When asked how she could marry a woman after marrying two men at a press conference earlier in the day, she said she did not understand the question. “Women have soft skin, they smell wonderful,” she explained. “I like people of all colors and types,” she said, describing her home as a household of 10 women, including 3 adopted children and pets.

The deputy representative of Argentina who moderated the event preemptively answered why the UN would promote same-sex marriage, even as it is widely acknowledged that it is not a human right.

The goal of the LGBT movement is not just tolerance or even non-discrimination, he said, but “broadening the scope of recognition of LGBTI rights.”

UN official Daniel Radcliffe sounded a militant note as he introduced the video prepared by his office.

“The fight for human rights can really be a fight,” he said, inviting commitments and courage to “fighting this fight,” and “dismantling the stereotypes.”

The video is part of the controversial Free and Equal Campaign of the UN human rights bureaucracy. The campaign seeks to get around the absence of a mandate for the UN bureaucracy to promote LGBT rights. LGBT rights are not universally recognized by UN member states and are not part of international human rights law.

Also at the event, Tracy Robinson, a Jamaican official of the Organizations of American States charged with promoting LGTB rights across Latin America, described the successes and failures of the LGBT movement in the region.

She highlighted the “instrumental role” of the executive branch in Latin America as a model for countries around the world.

“Non-discrimination norms were introduced originally with executive decrees,” she explained, describing the legislative path as “treacherous” because of the lack of popular support for the LGBT cause. She also highlighted the role of National Human Rights Institutions, as instrumental.
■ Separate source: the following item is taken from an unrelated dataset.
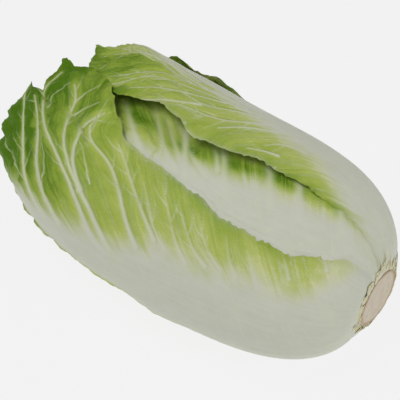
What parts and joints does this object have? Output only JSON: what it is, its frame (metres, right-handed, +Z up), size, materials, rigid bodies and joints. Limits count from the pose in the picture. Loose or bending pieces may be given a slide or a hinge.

Going forward, she said consolidating the gains in criminal law enforcement and judicial mechanisms was essential together with better data collection on LGBT hate crimes, which she described as “haphazard or non-existent” so far.

Latin America is the great test case for the promotion of LGBT rights. The United States, Nordic, and European Countries have been pouring money into the Organizations of American States, and to governments and non-governmental organizations for a decade to change laws and policies and promote social acceptance of homosexuality.